Samovydets Chronicle. One of the most important sources for the history of Ukraine during the years 1648–1702; it was named Litopys samovydtsia (Chronicle of an Eyewitness) by Panteleimon Kulish. The introduction describes conditions in Ukraine prior to the Bohdan Khmelnytsky era (Osyp Bodiansky included it when he published the chronicle in the journal Chteniia v Imperatorskom obshchestve istorii i drevnostei rossiskikh, 1846], but Orest Levytsky rejected it in his edition of the chronicle , believing that it had been added at a later date). Following the introduction, the first part examines the Khmelnytsky period and the Ruin (up to 1676); it was probably written some time after the events occurred. The second part constitutes a true chronicle of events in Left-Bank Ukraine until 1702; it was probably written in Starodub (surmised from the prevalence of local detail).
The Samovydets Chronicle was written in the Ukrainian literary language of the day, which was close to the vernacular of a dialect of Right-Bank Ukraine. The author of the chronicle is unknown, but he was likely a highly placed member of the Cossack starshyna and a functionary in the Ukrainian government. The investigation of his identity was carried out on the basis of autobiographical materials in the chronicle, and was greatly facilitated by Viktor Modzalevsky's writings (1919–22) on Roman Rakushka. In the 1920s the scholars Viktor Romanovsky and Mykola Petrovsky independently arrived at the conclusion (initially voiced by the amateur historian P. Serdiukov in 1846) that the chronicle's author was most likely Rakushka. That theory was adopted by many historians, including Dmytro Bahalii, Dmyro Doroshenko, Mykhailo Hrushevsky, Ivan Krypiakevych, and several Soviet historiographers. Other candidates for the authorship of the chronicle were I. Bykhovets, a military chancellor (favored by Lev Okinshevych), and Fedir Kandyba, a colonel of Korsun regiment (favored by Mykola Andrusiak and Mykhailo Vozniak).

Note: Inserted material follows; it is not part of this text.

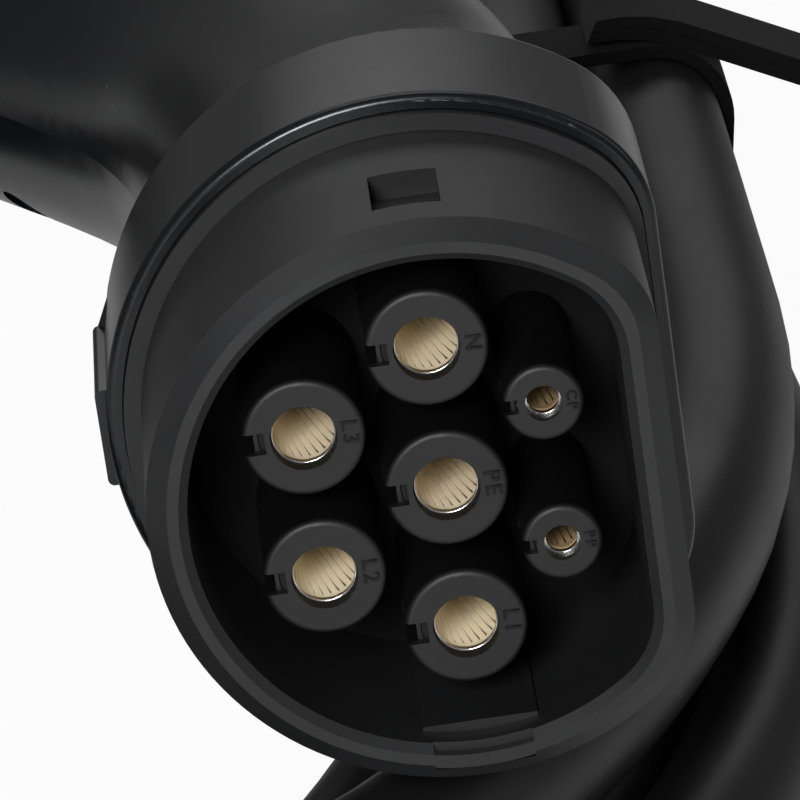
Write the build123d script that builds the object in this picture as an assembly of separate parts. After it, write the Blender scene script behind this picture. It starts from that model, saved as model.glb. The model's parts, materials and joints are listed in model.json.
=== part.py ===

The original of the Samovydets Chronicle has not been preserved; six manuscript copies, made in the 18th century or later, have survived. The oldest and most reliable are those made by P. Iskrytsky (dated 1734, closest to the original) and Yakiv Kozelsky (made in the late 18th century). Those have served as the basis for scholarly research and for more recent editions, including the one published by Osyp Bodiansky (1846), who obtained the manuscript from Panteleimon Kulish. A more scholarly edition was issued by the Kyiv Archeographic Commission (1878), edited and with an introduction by Orest Levytsky. It was republished by the Institute of History of the Academy of Sciences of the Ukrainian SSR (1971), edited and with an introduction by Ya. Dzyra, and as part of the Harvard Series in Ukrainian Studies (The Eyewitness Chronicle, 1972).
Levitskii, O. Opyt issledovaniia o letopisi Samovidtsa: Letopis’ Samovidtsa po novootkrytym spiskam (Kyiv 1878)
Petrovs’kyi, M. Narysy istoriï Ukraïny XVII–pochatku XVIII stolit’: Doslidy nad litopysom Samovydtsia (Kharkiv 1930)
[This article originally appeared in the Encyclopedia of Ukraine, vol. 4 (1993).]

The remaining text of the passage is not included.